Bernstein SocGen reiterated an Outperform rating on Uber with a $110 price target, citing positive revisions from business momentum and Delivery fee changes that offset Middle East, weather, and fuel-investment headwinds. Uber’s Q1 2026 EPS came in at $0.72 versus $0.70 expected, though revenue of $13.2B missed the $13.31B consensus. The stock traded at $79.17, well below Street targets, with investors still focused on autonomous vehicle disruption and future capital intensity.

Analysis

The market is still treating Uber as a binary AV/disruption story, but the more important near-term driver is that the company is proving it can monetize across multiple demand buckets without breaking conversion economics. That matters because it lowers the probability that any single headwind — geopolitics, weather, or fuel — can meaningfully impair the earnings path over the next 2-3 quarters. The second-order effect is that a more durable take rate/fee mix gives management room to keep reinvesting while still expanding EBIT, which should support multiple re-rating if margins hold through the next print. The bigger winner here may be the ecosystem around discretionary mobility and travel. If Uber continues to show that travel is an incremental use case rather than a zero-sum substitution, it pressures smaller point-to-point and local delivery competitors that rely on one-category demand.
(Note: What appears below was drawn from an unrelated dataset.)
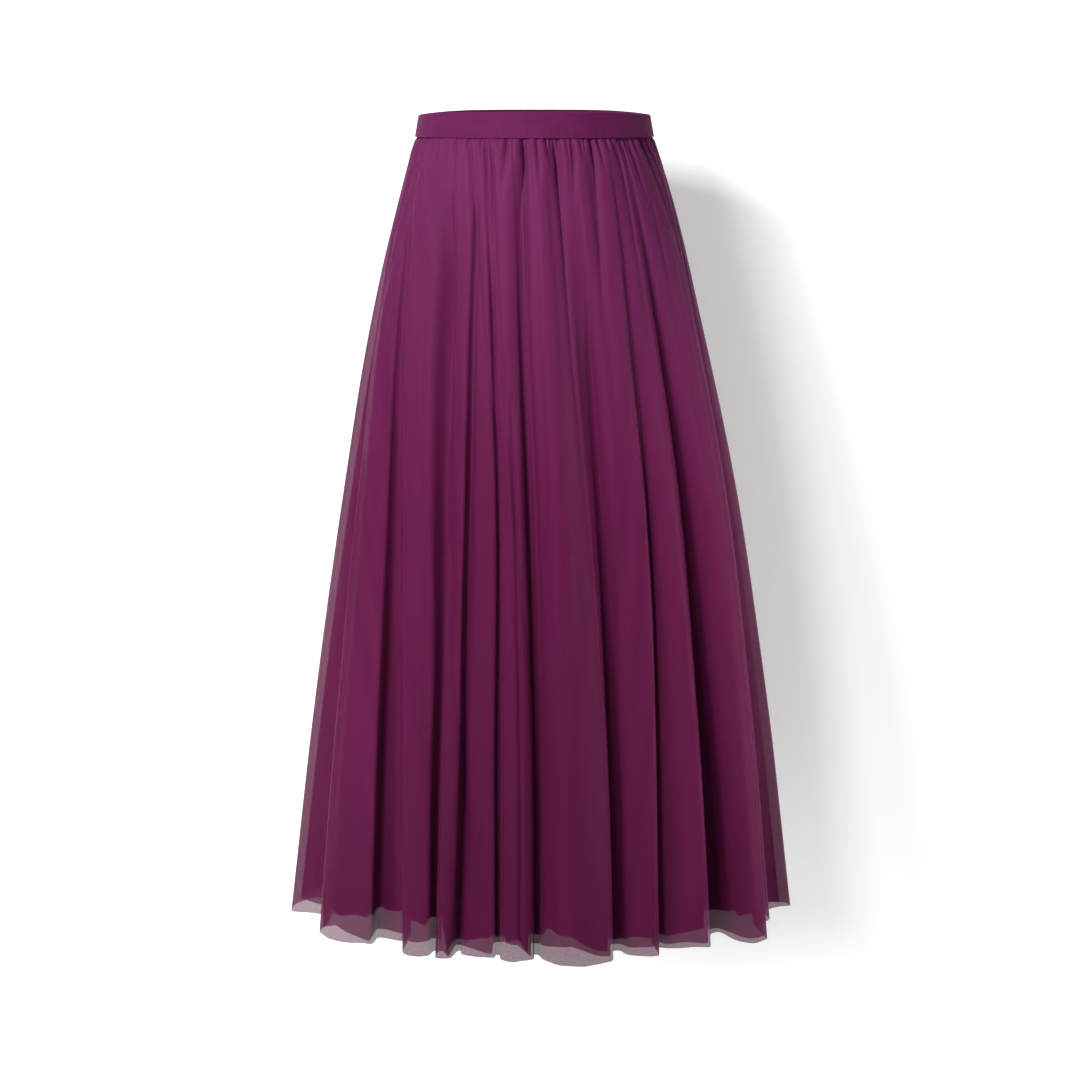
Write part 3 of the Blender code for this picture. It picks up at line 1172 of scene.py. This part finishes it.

It also subtly improves the economics for drivers and merchants by raising utilization, which can widen the moat: better supply density tends to compound into lower wait times and higher repeat frequency, making it harder for regional rivals to compete on service. The contrarian risk is that the stock may be underpricing how long AV optionality can remain a headline overhang even if it is not an immediate cash-flow threat. Over 6-12 months, the market could continue to cap the multiple until Uber proves that incremental margin from mix and fees is sustainable rather than cyclical. A slower macro or consumer pullback would also expose how much of the current bullishness depends on maintained trip frequency rather than pricing power alone. For positioning, this looks like a good long-base / event-driven add rather than a chase at any price. The asymmetry improves if the next 1-2 quarters confirm that fee changes are sticky and that delivery and mobility both keep revising up. If that happens, the stock can de-risk from an AV narrative and trade more on earnings power, which is usually worth several turns of multiple.